From mboxrd@z Thu Jan  1 00:00:00 1970
X-Spam-Checker-Version: SpamAssassin 3.4.4 (2020-01-24) on polar.synack.me
X-Spam-Level: 
X-Spam-Status: No, score=-1.3 required=5.0 tests=BAYES_00,INVALID_MSGID
	autolearn=no autolearn_force=no version=3.4.4
X-Google-Language: ENGLISH,ASCII-7-bit
X-Google-Thread: 103376,ad4aec717fd8556e
X-Google-Attributes: gid103376,public
From: dewar@merv.cs.nyu.edu (Robert Dewar)
Subject: Re: 'size attribute inheritance
Date: 1997/09/06
Message-ID: <dewar.873602116@merv>#1/1
X-Deja-AN: 270401749
References: <33ECF679.4B5D@lmco.com> <dewar.871839941@merv>
 <EF4u22.715@world.std.com> <dewar.872433846@merv> <EFy4Gt.BLA@world.std.com>
Organization: New York University
Newsgroups: comp.lang.ada
Date: 1997-09-06T00:00:00+00:00
List-Id: <comp.lang.ada>


<<That part, I don't buy, and I won't buy unless I see measurements of
real code.  My wild guess is that the damage would be not-much-worse
than the damage due to any of the other range checks and whatnot defined
by the language.  Robert's wild guess is that the damage would be much
worse.  The only way to know who's right would be to implement a
compiler that does the "extra" checks, and measure the speed of typical
programs with and without those checks.>>

These are not "wild guesses", they are based on data obtained from looking
at the Alsys compiler on the x86 when I was working on that. I am recalling
that introducing simple assignment subrange checks resulted in an increase
by a significant factor of the penalty due to checks. This is not surprising.
Particularly in the floating-point case, range checks are extremely
expensive, because they may break the pipeline, and a comparison takes
as much time as a multiply on typical machines. I am sorry, I no long
er have the exact data, because I discarded all this material when I
stopped working for Alsys.

But just think about a bit, and I think you will see why it is a significant
extra hit. Consider a loop

   for J in ....
     S := S + A(J)*B(J);
   end loop;

Now on a typical high performance RISC machine, with a multiply add
instruction, we are seeing in the loop

two loads -- which can be scheduled if the loop is unrolled
one fused-multiply-add
one increment-and-loop operation

Now on many modern RISC machines with super scalar capability, we can
approach 1 clock to issue all these instructions, and certainly 2 clocks
is achievable on a number of architectures.

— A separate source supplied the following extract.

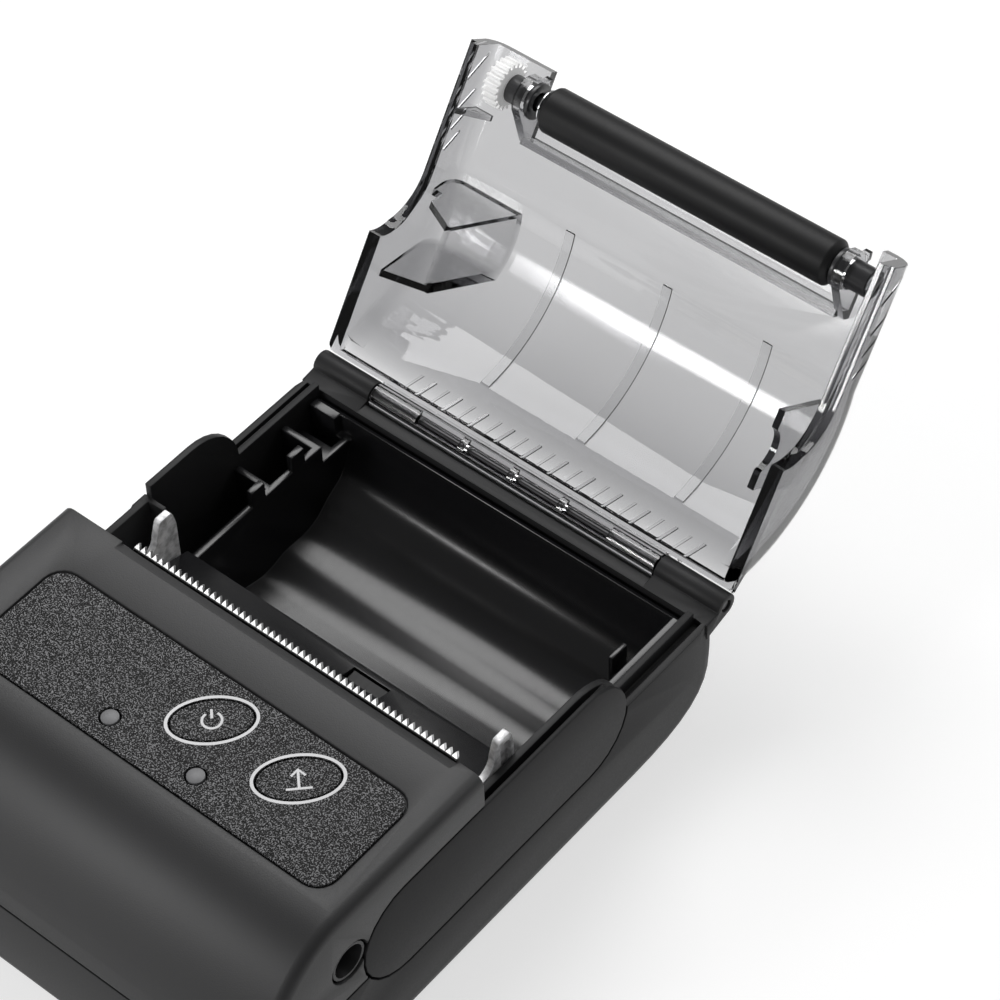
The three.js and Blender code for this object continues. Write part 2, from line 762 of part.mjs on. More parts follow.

But Bob wants to add two comparison instructions (yes, you need them, 
because the uninitialized value may look like a Nan or infinity).

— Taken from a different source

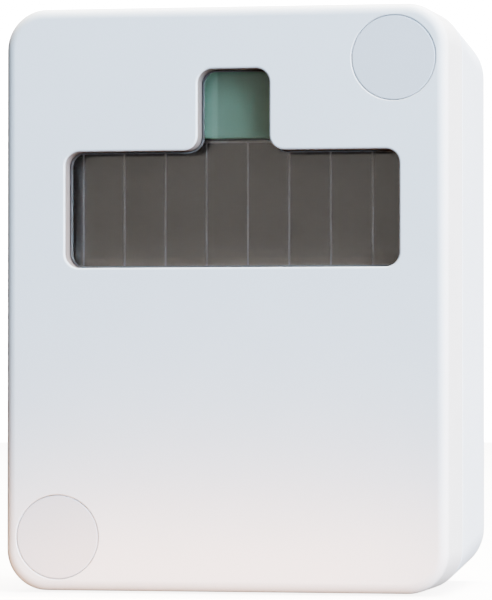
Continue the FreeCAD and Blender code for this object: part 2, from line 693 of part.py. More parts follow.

This can easily double the number of instructions in the loop, and on
some architectures, would triple the number of instructions in the loop.

Note that the requirement for checking that actually is *in* the RM adds
virtually no overhead to this loop, but Bob's wished for change in the RM
could double or triple the execution time of this very typical fpt inner
loop.